**YOUR OBJECTIVE:**
Report every line in the listing that contains the string "bodies".

======== RAW DATA ========

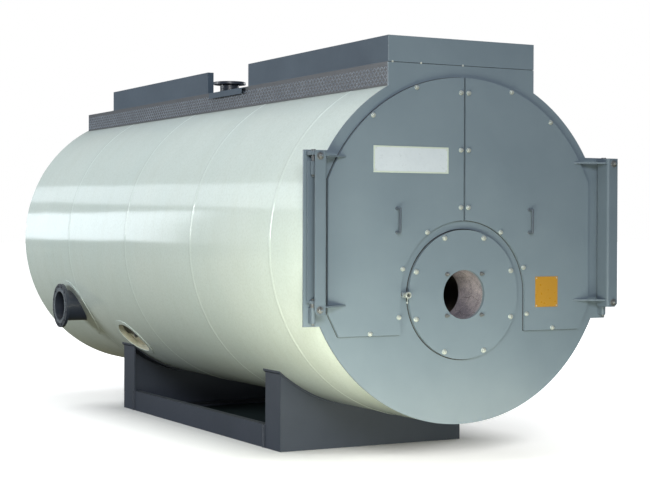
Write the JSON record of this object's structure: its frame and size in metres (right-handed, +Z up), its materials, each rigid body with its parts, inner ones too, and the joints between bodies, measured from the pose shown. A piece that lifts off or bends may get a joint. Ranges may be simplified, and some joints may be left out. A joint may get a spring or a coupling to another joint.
{
  "type": "industrial fire-tube hot-water boiler",
  "caption": "Horizontal fire-tube boiler on saddles, with a painted sheet jacket, hinged smokebox doors, a burner opening, flanged nozzles and a walk-on deck with raised edges.",
  "frame": {"origin": "on the floor, below the barrel's axis, at the middle of the front saddle's foot plate", "axes": "+Y along the barrel to the rear, +Z up, so the front with its doors and burner opening faces -Y"},
  "size_m": [2.412, 6.0943, 2.89],
  "materials": {
    "front_paint": "satin",
    "handle_steel": "satin",
    "refractory": "rough refractory",
    "white_plate": "gloss",
    "yellow_plate": "gloss",
    "bolt_steel": "zinc plated",
    "bare_steel": "matte mill scale",
    "mineral_wool": "matte wool",
    "jacket_sheet": "gloss coated sheet",
    "primer": "satin",
    "base_paint": "satin",
    "tread_plate": "satin raised pattern",
    "nozzle_paint": "satin"
  },
  "bodies": {
    "boiler": {"front_plate": "front_paint", "burner_plate": "front_paint", "burner_throat": "refractory", "burner_studs": "bolt_steel", "furnace_tube": "bare_steel", "sight_tube": "front_paint", "boiler_shell": "bare_steel", "front_tube_plate": "bare_steel", "rear_tube_plate": "bare_steel", "insulation": "mineral_wool", "jacket_course_1": "jacket_sheet", "jacket_course_2": "jacket_sheet", "jacket_course_3": "jacket_sheet", "jacket_course_4": "jacket_sheet", "jacket_course_5": "jacket_sheet", "rear_cover": "front_paint", "flue_collar": "front_paint", "hinge_lugs": "front_paint", "hinge_pins": "front_paint", "front_saddle": "base_paint", "rear_saddle": "base_paint", "side_rails": "base_paint", "deck_plate": "tread_plate", "deck_skirts": "tread_plate", "parapet_front": "front_paint", "parapet_front_sides": "front_paint", "parapet_rear_sides": "front_paint", "deck_step": "front_paint", "top_nozzle": "nozzle_paint", "side_nozzle_pipe": "nozzle_paint", "side_nozzle_flange": "nozzle_paint", "side_nozzle_collar": "jacket_sheet", "hatch_frame": "jacket_sheet", "hatch_cover": "primer"},
    "left_door": {"left_door_leaf": "front_paint", "left_door_lining": "refractory", "left_door_handle": "handle_steel", "left_nameplate": "white_plate", "left_hinge_channel": "front_paint"},
    "right_door": {"right_door_leaf": "front_paint", "right_door_lining": "refractory", "right_door_handle": "handle_steel", "right_nameplate": "yellow_plate", "right_hinge_channel": "front_paint"}
  },
  "joints": [
    {"name": "left_door_hinge", "type": "hinge", "parent": "boiler", "child": "left_door", "pos_m": [-1.16, -1.3515, 1.595], "axis": [0, 0, -1], "range_deg": [0, 110]},
    {"name": "right_door_hinge", "type": "hinge", "parent": "boiler", "child": "right_door", "pos_m": [1.16, -1.3515, 1.595], "axis": [0, 0, 1], "range_deg": [0, 110]}
  ]
}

========

**RESULT:**
Write the JSON record of this object's structure: its frame and size in metres (right-handed, +Z up), its materials, each rigid body with its parts, inner ones too, and the joints between bodies, measured from the pose shown. A piece that lifts off or bends may get a joint. Ranges may be simplified, and some joints may be left out. A joint may get a spring or a coupling to another joint.
  "bodies": {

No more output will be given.